Singapore gave up “laziness, corruption, division, hatred of other races”, she added.

“The other kind of sacrifice we were asked to make, was to set aside divisions and animosity in the interest of national unity,” Ms Indranee said.

She seemed to have misunderstood what “sacrifice” means which, basically, is to give up one good for a greater one.

And most would agree that laziness, corruption, division, hatred, animosity are not “good”, and indeed these are things to be eradicated, not sacrificed.

Channel Newsasia also picked up Mr Low’s point just minutes after he had delivered his speech in the House.

Studio guest, Devadas Krishnadas, founder and Chief Executive Officer of Future-Moves Group, was asked for his views.

He said Mr Low was not wrong in what he said because “the initial decades of independence saw a trade-off being made between individual freedoms and political space”, among other things.

“But what I think is not controversial is that those sacrifices paid off,” Mr Devadas said, without elaborating.

“And the recognition that sacrifices had to be made is being given today through the Pioneer Generation Package,” he explained.

“A very tangible $8 billion that recognises that that generation did the most and perhaps got the least [out of the] progress of Singapore because by the time we became far more affluent than when we started they [were coming] to the end of their working lives.”

Mr Devadas said that Mr Lee never denied that sacrifices had been made.

“It’s in his books and in his speeches and I think to his credit he was always upfront with saying that there’s a price to be paid, and if we elect to enjoy present pleasures without paying that price, then we have the certainty of paying a higher price in the future,” he said.

Both Ms Indranee and Mr Devadas seemed to have missed completely what Mr Low was driving at, which was a deeper and more profound point – that while Mr Lee had had to make and take decisions based on pragmatic considerations at the time, governance cannot be based just on pragmatism alone.

Because if it were, and if governance was devoid of humaneness or compassion, this will lead to resentment which in turn could break society apart.

This was the point Mr Low was making, and it is an entirely valid and serious point.

While he did not mention specific incidents or names, one would guess that Mr Low was referring to (perhaps at least in part) the political detainees whom Mr Lee had incarcerated under the Internal Security Act (ISA), some of whom had spent decades in detention, without ever being formally charged in a court of law, let alone be allowed to defend themselves in open trial.

To sugar-coat such serious matters by saying it was instead “laziness” and “divisions” which we were asked to sacrifice, and that we are somehow making up for the sacrifices through the Pioneer Generation Package now (even though we have been prosperous many years ago), is to wholly ignore the other side of the Singapore story – the sacrifices of those, besides the victors, who had also played their part in the building of our nation.

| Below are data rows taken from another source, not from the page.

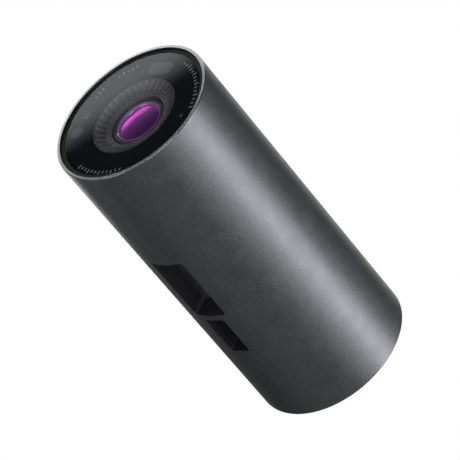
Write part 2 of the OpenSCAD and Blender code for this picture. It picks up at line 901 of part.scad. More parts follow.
module usb_tongue() {
    color("#151517") from_front()
        block(-3.34, 3.34, usb_start + usb_wall, usb_end - 0.9, -0.35, 0.35);
}

module rear_frame() {
    color("#3a3b3f") from_front() difference() {
        rod(0, 0, chassis_r, rear_frame_y, rear_frame_y + rear_frame_t);
        facing(rear_frame_y - cut, rear_frame_y + rear_frame_t + cut)
            stadium(usb_w + 2 * port_gap, usb_h + 2 * port_gap);
        at_bolts(boss_ring_r)
            rod(0, 0, screw_r + 0.2, rear_frame_y - cut, rear_frame_y + rear_frame_t + cut);
    }
}

module rear_cap() {
    color("#131316") from_front() difference() {
        union() {
            rod(0, 0, rear_lip_r - seat_gap, cap_y, cap_y + cap_t);
            rod(0, 0, chassis_r, rear_frame_y + rear_frame_t, cap_y);
        }
        rod(0, 0, chassis_r - cap_skirt_t, rear_frame_y + rear_frame_t - cut, cap_y);
        facing(cap_y - cut, cap_y + cap_t + cut) stadium(usb_w + 2 * port_gap, usb_h + 2 * port_gap);
    }
}

tube_shell();
bezel_ring();
front_glass();
mask_plate();
ir_window();
emitter_window();
presence_window();
status_window();
flute_ring();
front_chassis();
lens_barrel();
lens_retaining_ring();
front_element();
front_spacer();
second_element();
middle_spacer();
third_element();
rear_spacer();
rear_element();
rear_retainer();
lens_carrier();
focus_coil();
focus_magnets();
focus_yoke();
front_leaf_spring();
rear_leaf_spring();
focus_base();
ir_cut_filter();
image_sensor();
sensor_board();
sensor_screws();
sensor_heat_plate();
front_board();
ir_camera();
ir_camera_lens();
ir_emitter();
presence_sensor();
status_led();
light_pipe();
front_flex();
sensor_flex();
dock_tray();
dock_plate();
small_tray();
dock_magnets();
main_board();
board_screws();
board_connectors();
image_processor();
memory_chip();
shield_can();
thermal_pad();
heat_sink();
inner_frame();
frame_screws();
usb_board();
usb_shell();
usb_tongue();
rear_frame();
rear_cap();
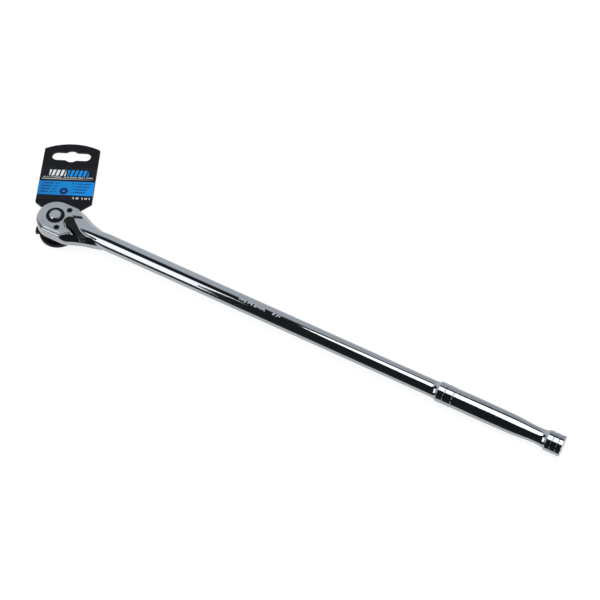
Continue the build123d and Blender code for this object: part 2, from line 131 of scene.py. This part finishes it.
class RatchetStageSettings(bpy.types.PropertyGroup):
    """Floor, light and camera."""

    floor: colour_property("Floor", "Colour of the pale floor", (0.30, 0.30, 0.30))
    tilt: bpy.props.FloatProperty(
        name="Floor slope", description="Slope of the floor from the tag to the end cap",
        unit="ROTATION", default=radians(1.23),
    )
    glow: bpy.props.FloatProperty(
        name="Soft box strength", description="Brightness of the two soft boxes", min=0, default=2.0,
    )
    card: bpy.props.FloatVectorProperty(
        name="Card distances", description="How far in front of the shaft the card's two ends begin",
        unit="LENGTH", size=2, default=(125.5 * MM, 13.0 * MM),
    )
    lens: bpy.props.FloatProperty(
        name="Lens", description="Focal length on a 36 mm sensor", unit="CAMERA", default=96.0,
    )
    eye: bpy.props.FloatVectorProperty(
        name="Camera place", description="Where the camera stands", subtype="TRANSLATION",
        unit="LENGTH", size=3, default=(0.54236, -0.60180, 1.05030),
    )
    gaze: bpy.props.FloatVectorProperty(
        name="Camera direction", description="Where the camera looks", subtype="DIRECTION",
        size=3, default=(-0.26444, 0.49959, -0.82491),
    )
    roll: bpy.props.FloatProperty(
        name="Camera roll", description="Turn of the camera about its own view", unit="ROTATION",
        default=radians(0.294),
    )


# ------------------------------------------------------------------ finish helper
class Wiring:
    """Short ways to add and wire the nodes of a tree."""

    def __init__(self, tree, place):
        self.tree = tree
        self.place = self.node("ShaderNodeTexCoord").outputs[place]

    def node(self, kind, **settings):
        """New node with its settings."""
        made = self.tree.nodes.new(kind)
        for key, value in settings.items():
            setattr(made, key, value)
        return made

    def plug(self, socket, value):
        """Wire an output into an input, or set the input's own value."""
        if isinstance(value, bpy.types.NodeSocket):
            self.tree.links.new(value, socket)
        else:
            socket.default_value = value

    def sum(self, operation, a, b=0.0):
        """One step of arithmetic."""
        made = self.node("ShaderNodeMath", operation=operation)
        self.plug(made.inputs[0], a)
        self.plug(made.inputs[1], b)
        return made.outputs[0]

    def fit(self, value, low, high, to_low=0.0, to_high=1.0, smooth=False):
        """Stretch a value's span onto another, held at the ends."""
        made = self.node("ShaderNodeMapRange")
        made.interpolation_type = "SMOOTHSTEP" if smooth else "LINEAR"
        self.plug(made.inputs["Value"], value)
        made.inputs["From Min"].default_value = low
        made.inputs["From Max"].default_value = high
        made.inputs["To Min"].default_value = to_low
        made.inputs["To Max"].default_value = to_high
        return made.outputs["Result"]

    def axis(self, vector, index):
        """One coordinate of a vector."""
        made = self.node("ShaderNodeSeparateXYZ")
        self.plug(made.inputs[0], vector)
        return made.outputs[index]


class Finish(Wiring):
    """A named material with one Principled shader and short ways to pattern it."""

    def __init__(self, name, colour, metallic, roughness, specular=0.5):
        self.material = bpy.data.materials.new(name)
        self.material.use_nodes = True
        super().__init__(self.material.node_tree, "Object")
        self.shader = self.tree.nodes["Principled BSDF"]
        self.shader.inputs["Base Color"].default_value = (*colour, 1)
        self.shader.inputs["Metallic"].default_value = metallic
        self.shader.inputs["Roughness"].default_value = roughness
        self.shader.inputs["Specular IOR Level"].default_value = specular

    def turned(self, angle=0.0, scale=(1.0, 1.0, 1.0), shift=(0.0, 0.0, 0.0)):
        """Object coordinates moved, turned about Z and stretched."""
        made = self.node("ShaderNodeMapping", vector_type="POINT")
        self.plug(made.inputs["Vector"], self.place)
        made.inputs["Rotation"].default_value = (0, 0, angle)
        made.inputs["Scale"].default_value = scale
        made.inputs["Location"].default_value = shift
        return made.outputs[0]

    def noise(self, scale, detail=2.0, stretch=(1.0, 1.0, 1.0)):
        """Noise whose features are 1/scale metres across, stretched per axis."""
        made = self.node("ShaderNodeTexNoise")
        self.plug(made.inputs["Vector"], self.turned(scale=stretch))
        made.inputs["Scale"].default_value = scale
        made.inputs["Detail"].default_value = detail
        return made.outputs["Fac"]

    def mix(self, share, a, b):
        """Colour between two colours."""
        made = self.node("ShaderNodeMix", data_type="RGBA")
        self.plug(made.inputs["Factor"], share)
        self.plug(made.inputs["A"], a if isinstance(a, bpy.types.NodeSocket) else (*a, 1))
        self.plug(made.inputs["B"], b if isinstance(b, bpy.types.NodeSocket) else (*b, 1))
        return made.outputs["Result"]

    def colour(self, value):
        """Wire the shader's colour."""
        self.plug(self.shader.inputs["Base Color"], value)

    def rough(self, value):
        """Wire the shader's roughness."""
        self.plug(self.shader.inputs["Roughness"], value)

    def relief(self, height, microns):
        """Bump of a depth in microns, on top of what is already there."""
        made = self.node("ShaderNodeBump")
        made.inputs["Strength"].default_value = 1.0
        made.inputs["Distance"].default_value = microns * MICRON
        self.plug(made.inputs["Height"], height)
        normal = self.shader.inputs["Normal"]
        if normal.is_linked:
            self.plug(made.inputs["Normal"], normal.links[0].from_socket)
        self.plug(normal, made.outputs["Normal"])

    def between(self, value, low, high):
        """One inside a span and nothing outside."""
        middle = self.sum("ABSOLUTE", self.sum("SUBTRACT", value, (low + high) / 2))
        return self.sum("LESS_THAN", middle, (high - low) / 2)

    def rectangle(self, u, v, left, right, low, high):
        """One inside a rectangle of the label."""
        return self.sum("MULTIPLY", self.between(u, left, right), self.between(v, low, high))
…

Indeed, it is also to do Mr Lee a great discredit to try and whitewash what he himself had openly admitted.

In his book, “Lee Kuan Yew – The Crucial Years”, author Alex Josey quoted Mr Lee [emphasis added by this writer]:

“There were moments in 1964 and in 1965 when we felt that perhaps we were going the way of so many other places in the world.”

“We have departed in quite a number of material aspects, in very material fields, from the principles of justice, and the liberty of the individual.”

“620 criminal detainees… 100 of whom are murderers, kidnappers and armed robbers.”

“To let them out would be to run the very grave risk of undermining the whole social fabric.”

“[There were 620 criminal law supervisees, men] on whom the due process of law were unable to place even an iota of evidence.”

“[Lee admitted that all this was true.] We have had to adjust, to temporarily deviate from ideas and norms. This is a heavy price. We have over a hundred political detainees, men against whom we are unable to prove anything in a court of law… Your life and this dinner would not be what they are if my colleagues and I had decided to play it according to the rules of the game.

“So let us always remember that the price we have had to pay in order to maintain normal standards in the relationship between man and man, man and authority, citizen and citizen, citizen and authority is the detention of the 620 men and women under the Criminal Law Temporary Provisions Ordinance. But it is an expression of an idea when we say Temporary Provisions.”

So, to conclude, Mr Low perhaps was saying that those days of “temporarily deviat[ing] from ideas and norms” are over, and that government today should be more humane, wiser, and open, to prevent the disintegration of society because of seething resentment which could result from the iron-fist method of rule.

And indeed, this is a timely reminder to all of us – that while we express gratitude and respect for Mr Lee at this time, it is also important to see the many facets of the man in perspective, and learn also from his mistakes, and not just from his successes.